State the count of lines below in which the word "this" appears, and add nothing.

*Supplied entries*.
---------------

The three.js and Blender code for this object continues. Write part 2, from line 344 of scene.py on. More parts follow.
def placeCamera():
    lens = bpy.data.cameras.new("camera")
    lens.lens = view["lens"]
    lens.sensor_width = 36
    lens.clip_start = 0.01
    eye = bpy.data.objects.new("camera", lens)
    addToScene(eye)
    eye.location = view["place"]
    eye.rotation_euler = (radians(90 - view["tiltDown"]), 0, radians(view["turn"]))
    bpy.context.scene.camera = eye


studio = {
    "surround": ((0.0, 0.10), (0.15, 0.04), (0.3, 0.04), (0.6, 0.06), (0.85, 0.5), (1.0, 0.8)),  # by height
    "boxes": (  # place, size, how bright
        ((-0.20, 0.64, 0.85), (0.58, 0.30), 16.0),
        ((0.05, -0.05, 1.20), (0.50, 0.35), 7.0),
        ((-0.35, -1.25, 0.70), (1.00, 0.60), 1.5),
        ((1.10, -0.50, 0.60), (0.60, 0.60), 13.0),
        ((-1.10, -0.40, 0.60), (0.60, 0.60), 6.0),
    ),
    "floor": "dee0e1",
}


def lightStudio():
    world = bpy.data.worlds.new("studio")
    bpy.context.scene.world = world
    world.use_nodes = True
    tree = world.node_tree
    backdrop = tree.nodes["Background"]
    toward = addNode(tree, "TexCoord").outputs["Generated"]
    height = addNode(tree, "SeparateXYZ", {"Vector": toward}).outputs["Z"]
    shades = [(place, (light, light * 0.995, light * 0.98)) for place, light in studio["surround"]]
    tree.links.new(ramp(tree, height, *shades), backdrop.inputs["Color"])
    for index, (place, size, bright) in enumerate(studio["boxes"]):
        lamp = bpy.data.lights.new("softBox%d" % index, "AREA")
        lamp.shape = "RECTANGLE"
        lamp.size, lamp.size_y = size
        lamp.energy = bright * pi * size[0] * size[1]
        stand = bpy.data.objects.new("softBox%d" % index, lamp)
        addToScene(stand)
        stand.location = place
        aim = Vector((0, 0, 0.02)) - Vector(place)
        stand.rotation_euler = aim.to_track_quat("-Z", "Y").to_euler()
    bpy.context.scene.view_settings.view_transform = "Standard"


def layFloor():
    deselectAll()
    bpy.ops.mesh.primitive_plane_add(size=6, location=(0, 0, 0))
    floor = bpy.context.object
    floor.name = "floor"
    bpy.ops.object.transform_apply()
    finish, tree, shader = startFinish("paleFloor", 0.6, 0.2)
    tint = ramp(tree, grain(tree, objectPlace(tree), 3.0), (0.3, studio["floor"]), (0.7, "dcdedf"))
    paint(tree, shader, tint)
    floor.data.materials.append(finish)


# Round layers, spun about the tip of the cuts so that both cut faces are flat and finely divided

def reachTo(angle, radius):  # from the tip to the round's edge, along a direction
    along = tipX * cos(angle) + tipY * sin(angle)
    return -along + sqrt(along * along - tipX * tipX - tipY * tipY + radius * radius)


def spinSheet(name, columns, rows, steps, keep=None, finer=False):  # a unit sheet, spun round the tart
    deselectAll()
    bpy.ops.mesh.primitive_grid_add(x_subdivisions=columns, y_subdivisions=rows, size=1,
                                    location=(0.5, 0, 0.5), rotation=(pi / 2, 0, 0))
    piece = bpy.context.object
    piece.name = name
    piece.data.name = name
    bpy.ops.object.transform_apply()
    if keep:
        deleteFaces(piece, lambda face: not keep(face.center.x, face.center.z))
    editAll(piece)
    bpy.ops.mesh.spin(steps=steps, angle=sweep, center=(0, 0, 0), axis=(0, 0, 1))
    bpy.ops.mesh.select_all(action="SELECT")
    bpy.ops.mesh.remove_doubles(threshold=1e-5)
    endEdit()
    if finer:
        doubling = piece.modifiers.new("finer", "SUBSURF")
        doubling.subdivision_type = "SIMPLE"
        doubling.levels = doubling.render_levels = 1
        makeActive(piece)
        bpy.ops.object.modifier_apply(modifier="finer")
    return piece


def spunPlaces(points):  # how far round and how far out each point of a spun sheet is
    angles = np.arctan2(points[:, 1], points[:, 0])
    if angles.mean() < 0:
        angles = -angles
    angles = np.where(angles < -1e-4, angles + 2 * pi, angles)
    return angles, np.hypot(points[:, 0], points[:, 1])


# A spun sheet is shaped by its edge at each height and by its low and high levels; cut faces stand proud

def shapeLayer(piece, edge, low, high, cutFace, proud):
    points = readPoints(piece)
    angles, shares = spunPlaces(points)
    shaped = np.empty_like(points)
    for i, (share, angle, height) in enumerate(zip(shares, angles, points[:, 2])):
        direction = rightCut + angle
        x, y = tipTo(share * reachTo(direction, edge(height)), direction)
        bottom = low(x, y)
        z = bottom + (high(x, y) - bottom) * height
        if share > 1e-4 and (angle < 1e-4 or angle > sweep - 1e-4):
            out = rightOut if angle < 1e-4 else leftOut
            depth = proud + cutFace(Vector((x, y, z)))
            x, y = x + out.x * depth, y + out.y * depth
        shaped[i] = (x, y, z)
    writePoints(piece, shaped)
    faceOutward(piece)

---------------

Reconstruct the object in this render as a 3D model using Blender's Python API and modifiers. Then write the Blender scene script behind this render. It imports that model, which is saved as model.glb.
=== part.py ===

---------------

*Exercise solution*. 2